SpaceX, Elon Musk’s private spaceflight company, is responsible for most of this year’s launches. After a brief hiatus following an explosion in September 2016 that destroyed a Falcon 9 and its $200 million commercial payload, SpaceX returned to the launchpad in mid-January. At the time, the success of the launch was imperative; SpaceX had lost another rocket in June 2015, about two minutes after takeoff, and its rocket-fueling process was receiving intense scrutiny by a nasa safety advisory group. nasa was entering its fifth year of using SpaceX rockets for resupply missions to the International Space Station, and future deals were on the line.

The launch went smoothly. Another successful attempt followed in February, and then two more in March. Observers held their breath as the months progressed, hopeful for a streak but unwilling to call attention to it, lest they jinx the whole thing. But the streak continued, and SpaceX launched a variety of payloads—commercial satellites, International Space Station cargo, even supersecret missions for the U.S. government—at a regular cadence throughout the year.
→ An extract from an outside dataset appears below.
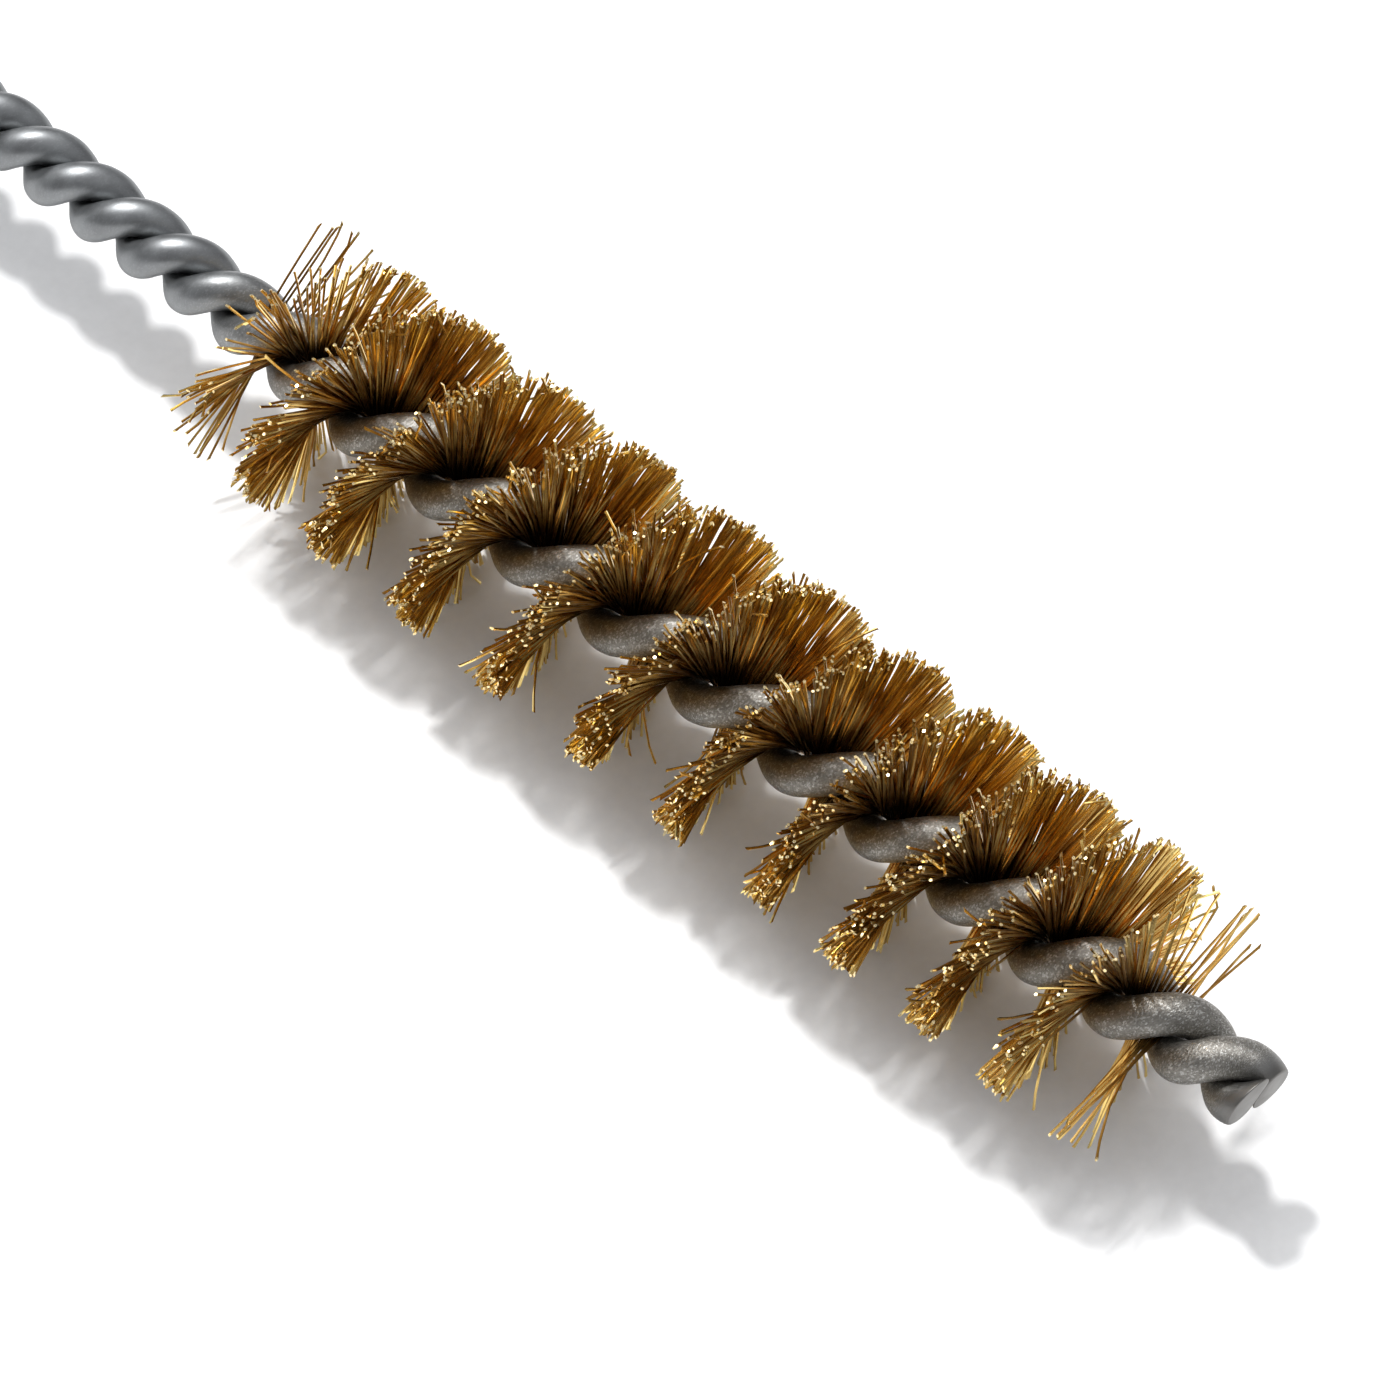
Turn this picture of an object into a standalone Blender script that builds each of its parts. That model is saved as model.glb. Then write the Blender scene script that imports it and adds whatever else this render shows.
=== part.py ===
"""Twisted-in-wire brass brush for cleaning soldering tips.

One galvanised steel wire is folded in two. The fold is bent into a ring handle, and the two legs are
twisted round each other. Straight brass filaments are laid across the pair before it is twisted, so the
twist clamps each one at its middle and winds the row into a double spiral.

Units are metres. +X runs along the brush from the ring to the cut tip, the ring lies flat in the XY
plane, and the origin is on the twist's axis, halfway along the brush.
"""

import math

import bmesh
import bpy
import numpy as np

MM = 0.001

# The wire, and the lengths along the axis
WIRE_DIAMETER = 1.38 * MM
TIP_LENGTH = 4.0 * MM  # bare twisted pair between the last filaments and the cut
HEAD_LENGTH = 40.4 * MM  # stretch that holds filaments
STEM_LENGTH = 28.41 * MM  # bare twisted pair between the ring's neck and the first filaments
HEAD_DIAMETER = 9.5 * MM  # across the filament ends

# The ring handle
RING_DIAMETER = 14.0 * MM  # outside
NECK_FILLET = 5.0 * MM  # radius of each leg's bend from the ring into the stem, on its centreline
NECK_UNTWIST = 3.0 * MM  # length over which the twist dies out into the ring

# The twist: places as shares of the head's length from its first filaments, and the advance in one full
# turn there, in wire diameters. A pair can't be twisted much tighter than three wire diameters a turn.
TWIST_LEADS = (
    (-0.094, 3.5),
    (0.06, 4.49),
    (0.2, 5.87),
    (0.5, 6.0),
    (0.78, 5.11),
    (0.93, 4.43),
    (1.045, 3.2),
)
TURN_POINTS = 12  # centreline points in one full turn

# The filaments
FILAMENT_LAYER = 0.52 * MM  # thickness of the clamped row where it passes between the legs
FILAMENT_SPREAD = 0.9 * MM  # thickness of the row at its outer ends, where the filaments splay
CLAMP_CLEARANCE = 0.05 * MM  # from the row to each leg
LEG_CLEARANCE = 0.10 * MM  # between the legs where no filament parts them
LAYER_EASE = 6.0 * MM  # length over which the row thins out and the legs close up, at each end
LAYER_LEAD = 1.5 * MM  # part of that length that lies past the last filament
BUNDLE_COUNT = 22  # stretches that the row is divided into
BUNDLE_CLEARANCE = 0.05 * MM  # between neighbouring stretches, besides the room for their leaning ends
BUNDLE_STEP = math.radians(16.0)  # largest turn between two rows of a bundle's mesh

WIRE_RADIUS = WIRE_DIAMETER / 2
RING_RADIUS = (RING_DIAMETER - WIRE_DIAMETER) / 2  # on the wire's centreline
NECK_OFFSET = WIRE_RADIUS + LEG_CLEARANCE / 2
RING_TO_NECK = math.sqrt((RING_RADIUS + NECK_FILLET) ** 2 - (NECK_OFFSET + NECK_FILLET) ** 2)
OVERALL_LENGTH = RING_DIAMETER / 2 + RING_TO_NECK + STEM_LENGTH + HEAD_LENGTH + TIP_LENGTH
TIP_X = OVERALL_LENGTH / 2
HEAD_END_X = TIP_X - TIP_LENGTH
HEAD_START_X = HEAD_END_X - HEAD_LENGTH
NECK_X = HEAD_START_X - STEM_LENGTH
RING_X = NECK_X - RING_TO_NECK
TRIM_ALLOWANCE = 2 * WIRE_DIAMETER  # wire left past the tip until it is cut off square
BUNDLE_GAP = BUNDLE_CLEARANCE + FILAMENT_LAYER / 4  # the twist leans a stretch's ends over by its thickness

COLLECTION_NAME = "tip_cleaning_brass_brush"


def eased(share):
    """Smooth step: 0 below 0, 1 above 1, with no corner at either."""
    held = np.clip(share, 0.0, 1.0)
    return held * held * (3.0 - 2.0 * held)


def lead_at(x):
    """Advance along the axis in one full turn, eased from each place in TWIST_LEADS to the next."""
    places = [HEAD_START_X + share * HEAD_LENGTH for share, _ in TWIST_LEADS]
    leads = [diameters * WIRE_DIAMETER for _, diameters in TWIST_LEADS]
    lead = np.full(np.shape(x), leads[0])
    for start, end, before, after in zip(places, places[1:], leads, leads[1:]):
        lead = lead + (after - before) * eased((x - start) / (end - start))
    return lead


def twist_table():
    """Fine table of x against the angle that the pair has turned since the ring, where it is 0."""
    x = np.linspace(NECK_X - NECK_UNTWIST, TIP_X + TRIM_ALLOWANCE, 20001)
    rate = 2 * math.pi / lead_at(x) * np.clip((x - x[0]) / NECK_UNTWIST, 0.0, 1.0)
    turned = np.concatenate([[0.0], np.cumsum((rate[1:] + rate[:-1]) / 2 * np.diff(x))])
    return x, turned


TABLE_X, TABLE_TURNED = twist_table()


def turned_at(x):
    """Angle turned since the ring. The twist is left-handed, so it counts downwards about +X."""
    return np.interp(x, TABLE_X, TABLE_TURNED)


def leg_gap(x):
    """Gap between the legs: it opens from the bare pair's clearance to hold the whole clamped row."""
    inside = np.minimum(x - HEAD_START_X, HEAD_END_X - x) + LAYER_LEAD
    full = FILAMENT_LAYER + 2 * CLAMP_CLEARANCE
    return LEG_CLEARANCE + (full - LEG_CLEARANCE) * eased(inside / LAYER_EASE)


def leg_offset(x):
    """Distance from the axis to a leg's centreline."""
    return WIRE_RADIUS + leg_gap(x) / 2


def leg_path():
    """Centreline points of one leg, from the ring's far end to past the tip."""
    fillet_turn = math.acos((NECK_OFFSET + NECK_FILLET) / (RING_RADIUS + NECK_FILLET))
    step = 2 * math.pi / TURN_POINTS
    ring_sweep = math.pi - (math.pi / 2 - fillet_turn)
    ring_angles = math.pi - np.arange(0.0, ring_sweep, step / 2)
    ring_x = RING_X + RING_RADIUS * np.cos(ring_angles)
    ring_y = RING_RADIUS * np.sin(ring_angles)

    fillet_angles = np.linspace(fillet_turn, 0.0, 9)[:-1]
    fillet_x = NECK_X - NECK_FILLET * np.sin(fillet_angles)
    fillet_y = NECK_OFFSET + NECK_FILLET * (1 - np.cos(fillet_angles))

    first = turned_at(NECK_X)
    last = TABLE_TURNED[-1]
    turned = np.linspace(first, last, math.ceil((last - first) / step) + 1)
    straight_x = np.interp(turned, TABLE_TURNED, TABLE_X)
    straight_y = leg_offset(straight_x)

    x = np.concatenate([ring_x, fillet_x, straight_x])
    y = np.concatenate([ring_y, fillet_y, straight_y])
    angle = -turned_at(x)
    return np.column_stack([x, y * np.cos(angle), y * np.sin(angle)])


def wire_path():
    """The whole folded wire: in along one leg, round the ring, and out along the other."""
    leg = leg_path()
    opposite = leg * (1.0, -1.0, -1.0)
    return np.concatenate([leg[::-1], opposite[1:]])


def metal(name, colour, roughness):
    """A metallic Principled material."""
    material = bpy.data.materials.new(name)
    material.use_nodes = True
    shader = material.node_tree.nodes["Principled BSDF"]
    shader.inputs["Base Color"].default_value = (*colour, 1.0)
    shader.inputs["Metallic"].default_value = 1.0
    shader.inputs["Roughness"].default_value = roughness
    material.diffuse_color = (*colour, 1.0)
    return material


def clear_scene():
    """Removes every object that the file opened with."""
    for old in list(bpy.data.objects):
        bpy.data.objects.remove(old, do_unlink=True)


def new_collection(name):
    """A collection in the scene."""
    collection = bpy.data.collections.new(name)
    bpy.context.scene.collection.children.link(collection)
    return collection


def swept_wire(name, points, collection):
    """A round bar along the points, as one closed mesh."""
    curve = bpy.data.curves.new(name, "CURVE")
    curve.dimensions = "3D"
    curve.bevel_depth = WIRE_RADIUS
    curve.bevel_resolution = 2
    curve.use_fill_caps = True
    spline = curve.splines.new("POLY")
    spline.points.add(len(points) - 1)
    spline.points.foreach_set("co", np.column_stack([points, np.ones(len(points))]).ravel())
    guide = bpy.data.objects.new(name + "_guide", curve)
    collection.objects.link(guide)
    graph = bpy.context.evaluated_depsgraph_get()
    mesh = bpy.data.meshes.new_from_object(guide.evaluated_get(graph))
    bpy.data.objects.remove(guide)
    shape = bmesh.new()
    shape.from_mesh(mesh)
    bmesh.ops.remove_doubles(shape, verts=shape.verts, dist=0.001 * MM)
    bmesh.ops.recalc_face_normals(shape, faces=shape.faces)
    shape.to_mesh(mesh)
    shape.free()
    wire = bpy.data.objects.new(name, mesh)
    collection.objects.link(wire)
    return wire


def block_cutter(name, low_x, high_x, side, collection):
    """A square block across the axis, for cutting only."""
    mesh = bpy.data.meshes.new(name)
    shape = bmesh.new()
    bmesh.ops.create_cube(shape, size=1.0)
    bmesh.ops.scale(shape, vec=(high_x - low_x, side, side), verts=shape.verts)
    shape.to_mesh(mesh)
    shape.free()
    cutter = bpy.data.objects.new(name, mesh)
    cutter.location.x = (low_x + high_x) / 2
    cutter.hide_render = True
    cutter.display_type = "WIRE"
    collection.objects.link(cutter)
    return cutter


def stem_wire(collection, cutters, axis):
    """The folded, twisted wire, sheared off square at the tip."""
    wire = swept_wire("stem_wire", wire_path(), collection)
    trim = block_cutter(
        "tip_trim", TIP_X, TIP_X + 2 * TRIM_ALLOWANCE, 4 * WIRE_DIAMETER, cutters
    )
    cut = wire.modifiers.new("sheared tip", "BOOLEAN")
    cut.operation = "DIFFERENCE"
    cut.solver = "EXACT"
    cut.object = trim
    wire.data.materials.append(metal("galvanised_steel_wire", (0.20, 0.205, 0.21), 0.42))
    wire.data.shade_smooth()
    wire.data.set_sharp_from_angle(angle=math.radians(50))
    wire.parent = axis
    trim.parent = axis
    return wire


def filament_bundle(name, start_x, end_x, material, collection, axis):
    """A stretch of the filament row: a grid on the spiral, thin in the clamp and thicker at its ends."""
    middle_x = (start_x + end_x) / 2
    clamp_edge = 1.1 * WIRE_DIAMETER
    half_clamp = clamp_edge / 2
    reach = HEAD_DIAMETER / 2
    across = np.array([-reach, -clamp_edge, -half_clamp, 0.0, half_clamp, clamp_edge, reach])
    swept = turned_at(end_x) - turned_at(start_x)
    rows = math.ceil(swept / BUNDLE_STEP)

    mesh = bpy.data.meshes.new(name)
    shape = bmesh.new()
    bmesh.ops.create_grid(shape, x_segments=rows, y_segments=len(across) - 1, size=1.0)
    shape.to_mesh(mesh)
    shape.free()
    flat = np.empty(len(mesh.vertices) * 3, np.float32)
    mesh.vertices.foreach_get("co", flat)
    flat = flat.reshape(-1, 3)

    x = start_x + (flat[:, 0] + 1) / 2 * (end_x - start_x)
    column = np.rint((flat[:, 1] + 1) / 2 * (len(across) - 1)).astype(int)
    distance = across[column]
    angle = math.pi / 2 - turned_at(x)
    placed = np.column_stack([x - middle_x, distance * np.cos(angle), distance * np.sin(angle)])
    mesh.vertices.foreach_set("co", placed.astype(np.float32).ravel())
    mesh.update()

    bundle = bpy.data.objects.new(name, mesh)
    collection.objects.link(bundle)
    bundle.location.x = middle_x
    bundle.parent = axis
    thinnest = (leg_gap(x) - 2 * CLAMP_CLEARANCE) / FILAMENT_SPREAD
    outwards = np.clip((np.abs(distance) - clamp_edge) / (reach - clamp_edge), 0.0, 1.0)
    spread = bundle.vertex_groups.new(name="spread")
    for index, weight in enumerate(thinnest + (1 - thinnest) * outwards):
        spread.add([index], float(weight), "REPLACE")
    thickness = bundle.modifiers.new("row thickness", "SOLIDIFY")
    thickness.thickness = FILAMENT_SPREAD
    thickness.offset = 0.0
    thickness.vertex_group = spread.name
    mesh.materials.append(material)
    return bundle


def filament_bundles(collection, axis):
    """The whole row, divided into stretches that turn through equal angles."""
    brass = metal("brass_filament", (0.45, 0.26, 0.07), 0.35)
    turned = np.linspace(turned_at(HEAD_START_X), turned_at(HEAD_END_X), BUNDLE_COUNT + 1)
    ends = np.interp(turned, TABLE_TURNED, TABLE_X)
    for number, (start_x, end_x) in enumerate(zip(ends, ends[1:]), start=1):
        filament_bundle(
            f"filament_bundle_{number:02d}",
            start_x + BUNDLE_GAP / 2,
            end_x - BUNDLE_GAP / 2,
            brass,
            collection,
            axis,
        )


def build():
    """Makes the brush."""
    clear_scene()
    brush = new_collection(COLLECTION_NAME)
    cutters = new_collection("cutters")
    cutters.hide_render = True
    axis = bpy.data.objects.new("twist_axis", None)
    axis.empty_display_size = 5 * MM
    brush.objects.link(axis)
    stem_wire(brush, cutters, axis)
    filament_bundles(brush, axis)


build()
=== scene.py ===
import math

import bpy
import numpy as np
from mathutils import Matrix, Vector


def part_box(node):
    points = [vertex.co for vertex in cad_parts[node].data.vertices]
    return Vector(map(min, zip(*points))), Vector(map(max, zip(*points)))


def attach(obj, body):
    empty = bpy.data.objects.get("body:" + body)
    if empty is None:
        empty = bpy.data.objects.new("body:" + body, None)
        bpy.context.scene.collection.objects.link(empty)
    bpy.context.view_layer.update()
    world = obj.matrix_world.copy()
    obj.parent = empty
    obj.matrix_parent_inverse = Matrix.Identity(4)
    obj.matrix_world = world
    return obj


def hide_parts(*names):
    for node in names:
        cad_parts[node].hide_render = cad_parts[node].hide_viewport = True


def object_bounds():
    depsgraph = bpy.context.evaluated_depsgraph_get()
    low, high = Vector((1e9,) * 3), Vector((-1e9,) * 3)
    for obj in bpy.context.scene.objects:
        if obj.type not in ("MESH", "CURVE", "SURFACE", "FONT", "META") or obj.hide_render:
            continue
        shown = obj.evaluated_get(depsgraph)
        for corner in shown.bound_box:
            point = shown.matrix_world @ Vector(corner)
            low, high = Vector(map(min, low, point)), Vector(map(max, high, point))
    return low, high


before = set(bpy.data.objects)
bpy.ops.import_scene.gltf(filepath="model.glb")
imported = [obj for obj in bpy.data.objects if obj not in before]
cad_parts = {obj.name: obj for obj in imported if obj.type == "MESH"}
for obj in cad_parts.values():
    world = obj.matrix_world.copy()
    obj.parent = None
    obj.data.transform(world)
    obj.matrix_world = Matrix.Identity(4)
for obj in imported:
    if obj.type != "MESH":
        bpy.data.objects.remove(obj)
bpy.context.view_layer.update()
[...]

Despite an explosion of one of its rocket engines during a test at its facility in Texas in November, SpaceX ended the year without any in-flight failures or launchpad explosions. The company’s total comes to 18 launches in 2017—its most in a single year, and more than double that of the previous year.

The streak has made rocket launches by a commercial company from U.S. soil seem routine and almost ordinary—though someone probably should have warned the people of Los Angeles, many of whom were confused or terrified at the sight of the exhaust plume from Friday’s launch, which took the shape of a ghostly spaceship in the night sky.

It has been just two years since SpaceX launched a Falcon 9 into orbit and then returned the rocket’s first-stage booster back to Earth, landing it upright on the ground. And although there were a few spectacular fiery fails before and after this attempt, the recovery of a Falcon 9’s first stage, whether on land or on a drone ship at sea, seems, by now, a regular occurrence.

But landing a rocket stage after launch is only the first part of a truly reusable rocket regime. In March of this year, SpaceX made good on the second part when it used a refurbished first stage, previously flown in 2016, to launch a communications satellite. The first stage returned to Earth, touching down on a drone ship in the Atlantic Ocean. It was the first time SpaceX had launched a “flight-proven” rocket, the promise of which led Musk to create the company in the first place. In November, nasa agreed to let SpaceX use refurbished rockets in its resupply missions to the International Space Station. Earlier this month, a used rocket did just that, launching 5,000 pounds of crew supplies and science experiments.

The last year has placed commercial companies like SpaceX and Blue Origin, Amazon founder Jeff Bezos’s firm, squarely in the age of reusable rockets. While nasa builds an expendable heavy launch system for astronauts of the future, the rest of the market has decisively moved away from disposal rockets, and private firms are jockeying to be the top brand in the field. Blue Origin beat SpaceX to reusability in November 2015, when the company launched its New Shepard rocket into Earth’s atmosphere, breached the edge of space, and parachuted back down, landing vertically. Musk and others quickly, and correctly, pointed out that while Bezos’s rocket had made it to the Kármán line, the boundary that separates the atmosphere and outer space, it had not reached orbit. Blue Origin has tested the New Shepard several times this year, but hasn’t yet achieved orbital flight.

SpaceX said it plans to significantly increase the number of launches in 2018. “We will increase our cadence next year about 50 percent,” Gwynne Shotwell, the company’s president and COO, told SpaceNews in November. “We’ll fly more next year than this year, knock on wood, and I think we will probably level out at about that rate, 30 to 40 per year.” The company also said it would start construction next year on the BFR, a behemoth of a rocket that Musk said in September would someday replace its current fleet of spacecraft in sending payloads—and eventually people—into low-Earth orbit and beyond.

SpaceX will begin the new year as it began 2017, with another high-stakes launch. After some delay and much hype, the company plans to launch its Falcon Heavy rocket, a reusable, behemoth version of the Falcon 9 capable of lifting more than twice the payload of the Delta IV Heavy, the most powerful heavy-lift launch vehicle in operation. The Heavy is a throwback to the power of the Saturn V, the rocket that sent astronauts to the moon and Skylab, the first U.S. space station, into orbit in the 1960s and 1970s.

Musk has said he’s not sure if the flight will be a success. “I hope it makes it far enough away from the pad that it does not cause pad damage,” he said at a conference in July. “I would consider even that a win, to be honest.”

For its maiden flight, the Falcon Heavy will carry one of Musk’s cherry-red Tesla roadsters, in quite the show of cross-platform promotion. The rocket will blast off from a launchpad SpaceX leases from nasa, at Cape Canaveral in Florida—the historic site of launches for the Apollo program, the Space Shuttle program that built humans a home in orbit, and, in this case, an attempt to make big rocket launches a routine thing.